長保元年11月7日、定子は一条天皇の第1皇子を生みました。敦康(あつやす)親王です。起死回生を願う中関白家の希望の星でした。しかし、待ち望んでいた皇子誕生の様子について、『枕草子』はまったく記していません。『紫式部日記』が第2、第3皇子の誕生について詳しく取り上げているのとは対照的です。それは、敦康親王を差し置いて、彰子の産んだ皇子たちが次々と皇位を継承することになる歴史的事実と関わりがあるのかもしれません。
ともあれ、敦康親王の誕生によって朝廷における中宮定子の存在価値が大きくなったのは確かでした。平生昌宅での不本意な出産ではありましたが、皇子誕生100日目の祝いの儀式は、父親である天皇同席の場で行うことになります。定子は晴れて皇子と共に内裏に参入し、一条天皇との対面を果たします。
百日の儀(ももかのぎ)は長保2年2月18日で、定子の内裏参入はそれに先立つ2月12日でした。前年6月に本来の内裏が火災にあって修復中だったため、一条大宮の藤原為光邸を仮の内裏として使用していた時のことです。
一条の院をば今内裏とぞいふ。おはします殿は清涼殿にて、その北なる殿におはします。西東は渡殿にて、わたらせたまひ、まうのばらせたまふ道にて、前は壺なれば、前栽(せんざい)植ゑ、籬(ませ)結ひて、いとをかし。
(一条の院を今内裏と称します。天皇がいらっしゃる御殿は清涼殿ということで、その北側の御殿に中宮様はいらっしゃいます。建物の西と東は渡り廊下で、天皇がお渡りになり、また中宮様が参上なさる道になっていて、その前は壺庭なので、草木を植え垣根を作ってとても風情があります。)
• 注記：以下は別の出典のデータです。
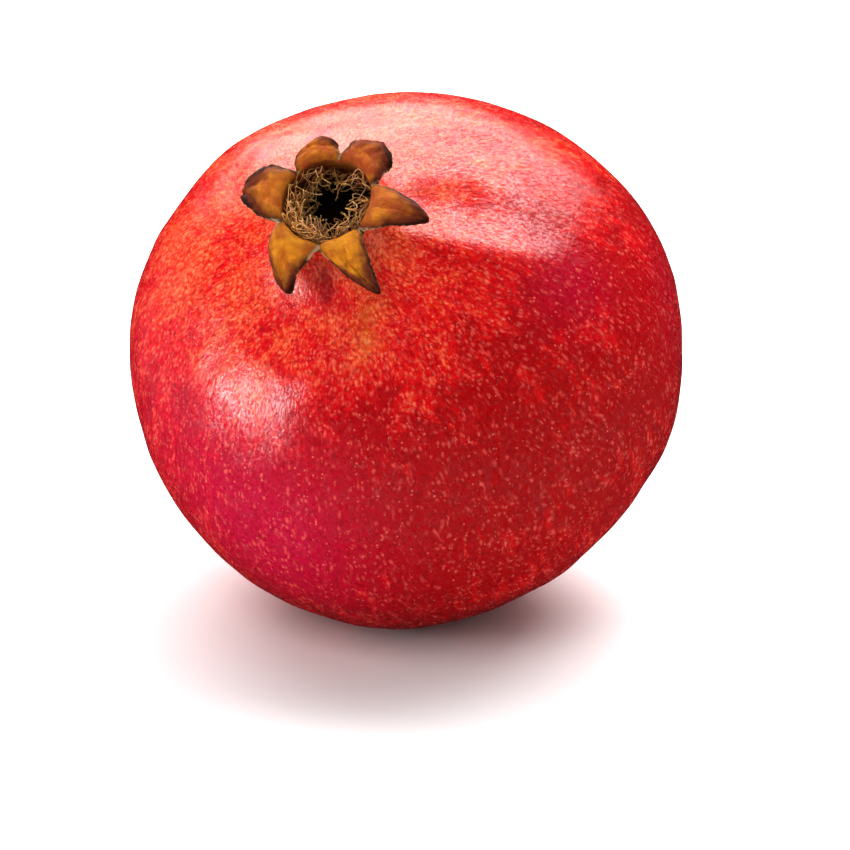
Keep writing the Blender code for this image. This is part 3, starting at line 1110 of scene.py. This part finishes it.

仮住まいながら、本来の内裏に似せて今内裏と称された一条院。清涼殿になぞらえた建物に天皇が住まわれ、中宮が北側のいわば後宮に相当する建物に滞在し、互いに行き来していたことが記されています。渡り廊下は二人を結ぶ道、壺庭は二人の邂逅を取り持つ美しい背景となっています。定子も一条も、そして清少納言たち女房も、この時をどれほど待ち望んでいたことでしょう。
百日の儀を無事に終えた後の2月20日頃、その渡り廊下の西側の間で天皇は笛を奏で、指南役の藤原高遠と共にめでたい高砂の曲を繰り返し吹き続けます。定子と会えない間に何度も練習し、上達した演奏の腕前を定子に聞かせたかったのでしょう。女房たちも御簾近くまで集まって拝見し、感無量の思いです。そこに記される、「『芹摘みし』などおぼゆる事こそなけれ」という言葉は、諸注釈書の引く和歌説話によれば、「芹摘みし」で始まる古歌の下の句「心にものは思はざりけむ」が現在の不幸を嘆く意味になるので、この時までは、そんな思いをすることがなかったと言っていることになります。実は、長保2年2月25日に彰子が中宮に立ち、定子は皇后に変えられるという事態が起きます。この章段に描かれているのは、日本史上初めての二后並立が道長の圧力によって断行される直前の、定子が一条天皇の唯一の后であった最後の一時なのでした。
さて、その後、天皇はこっそりとおかしな曲を吹き出します。それは、宮中で評判の粗野な蔵人のことを揶揄して作られた歌でした。清少納言も図に乗って、もっと大きな音で吹くようにと天皇をけし掛けます。本人が聞いたらまずいからと躊躇していた天皇ですが、その人物が宮中にいないのを確認すると、今度はおおっぴらにその曲を吹き出しました。
一条天皇はこの時21歳、4歳年上の定子にリードされがちだったかつての少年天皇は、為政者としての試練を乗り越えて一回りも二回りも大きく成長していました。一方、定子は一族の不運に弄ばれ、身体的にも精神的にも疲弊しています。天皇はそんな妻をいたわり、少年時代のような茶目っ気を見せてくれているのです。青年天皇の自信に満ちた姿がクローズアップされるこの段には、肝心の定子の姿が実際に描写されることはありません。今内裏で作者がとらえた一条天皇は、この時定子を支えてくれるもっとも重要な人物なのでした。